Northern Ireland is even more complex. The Unionist parties frequently support Conservative policies. But the six counties voted Remain. And Sinn Fein has made heavy inroads. Following the March Assembly election, confusion has increased. At least this is one area of the UK where Jeremy Corbyn will not be seen as a problem. His name will scarcely be mentioned.
London, though, will probably ignore the Corbyn conundrum and vote to show Mrs May what’s what and who’s boss. Mind you, although you hear heart-rending outbursts of emotion re Brexit, those voting remain in the capital didn’t add up to quite 60%. So it wasn’t as cut and dried as you might think.
Still, London appears to move further left with each generation. Counter-intuitively, the rich bits are solidly Labour, as if to say, ‘Comrades, we stand shoulder to shoulder in your struggle – from our £Multi-million homes’. In Kew, West London, signs go into windows at each election – ‘Tories not welcome’. Well, that’s ok then, because there are no Tories; they withered on the vine in 1909.
The south east generally is harder to get to grips with. Many well-off middle class parts vote Labour, while places like Surrey are more conventionally conservative. Will the Remainers who are usually Conservative want to send a signal to Mrs May that ‘hard Brexit’ is unpopular? If so, how will they do it?
A Lib-Dem revival?
Here, and certainly in the south-west, is the greatest opportunity for the LibDems. They could return to Parliament with more than double their current number of Members – somewhere between 20-25.
The truth is, though, that no-one really knows. It looks like a shoo-in for a Conservative landslide, but a majority of 50 seems a more likely outcome.
On the other hand, we’ve seen shocks before. No-one – Conservative party workers in particular – expected David Cameron to defeat Gordon Brown in 2010. And after the unpopular coalition, no-one expected Cameron to increase his lead so he had a working majority, albeit slim, in 2015.

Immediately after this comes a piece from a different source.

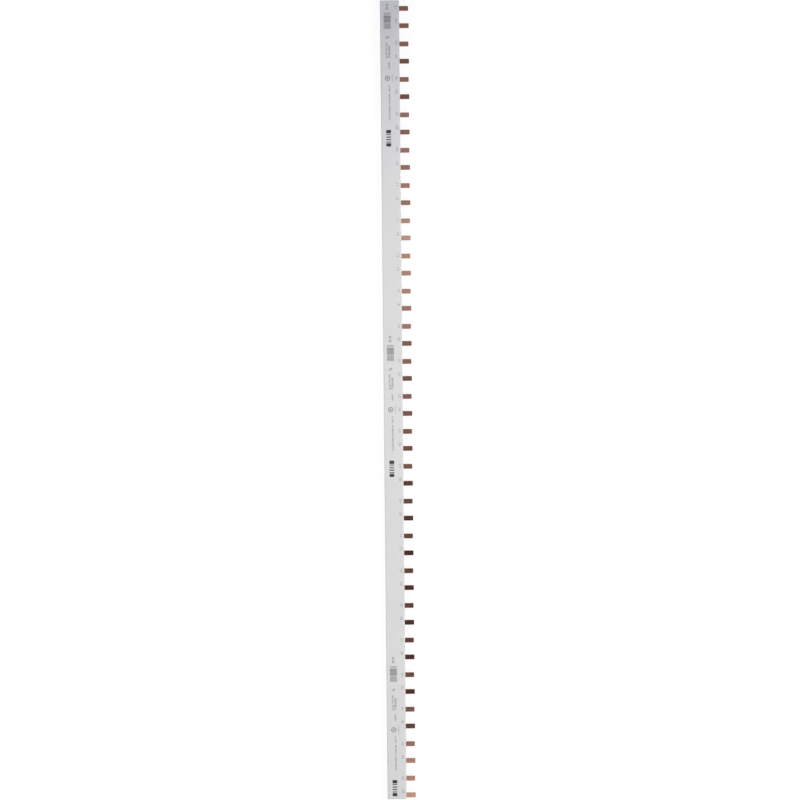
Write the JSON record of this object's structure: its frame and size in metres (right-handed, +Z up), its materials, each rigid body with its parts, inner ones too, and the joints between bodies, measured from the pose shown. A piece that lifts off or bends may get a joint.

In 1992, John Major was a figure of fun for the media, the grey man who wore his underpants over his trousers. Neil Kinnock was the harbinger of a brighter future – a sensible but ‘true Labour’ leader with a passion for education (real passion, unlike Blair’s soundbites) and derision for the hard left and its entryist agenda.
But Major won, and he won big – with more of the popular vote than Margaret Thatcher achieved in three elections. It was Kinnock’s to lose, and he lost it through an act of unexpected hubris. Addressing a rally as if he was a rock star in his prime, he shouted: “Well, all RIGHT!!!” And then he repeated it, over and over. It was excruciating.
It is May’s to lose
So could May have her own hubristic moment? Actually, she will have many; she does it all the time, and it is very unattractive. Every time she talks about ‘strong leadership’ we know she is talking about herself. And we don’t like that, we Brits.
Then again, if May continues to refuse to debate on television – and given that it’s a new concept in the UK, and somewhat faddish, it is entirely a political judgement for her; no democratic deficit involved – Corbyn might come across as a much more attractive candidate when debating with similarly leftist party leaders who haven’t an ounce of true leadership charisma between them.
The real test for Theresa May is how she comes across on the stump. John Major clearly connected with ‘the people’ in 1992 when he took his soap box off the bus, stood on it, and addressed crowds in town centres. He connected with them in a way the media neither saw nor understood. They were too busy – as they are with Corbyn now – painting him as a cartoon character.
The difference is that Major was authentically himself, a slightly diffident, almost humble character, well aware of his roots (not in wealth). But he was confident of the rightness of his cause, and he communicated that.
Theresa May is no longer authentically herself. She has been coached, and whoever coached her has got it wrong. The Theresa May who stood up to the Police Federation is the one we should be seeing. Theresa May the self-congratulating bully could end up surprising us all. Certainly, it is her election to lose.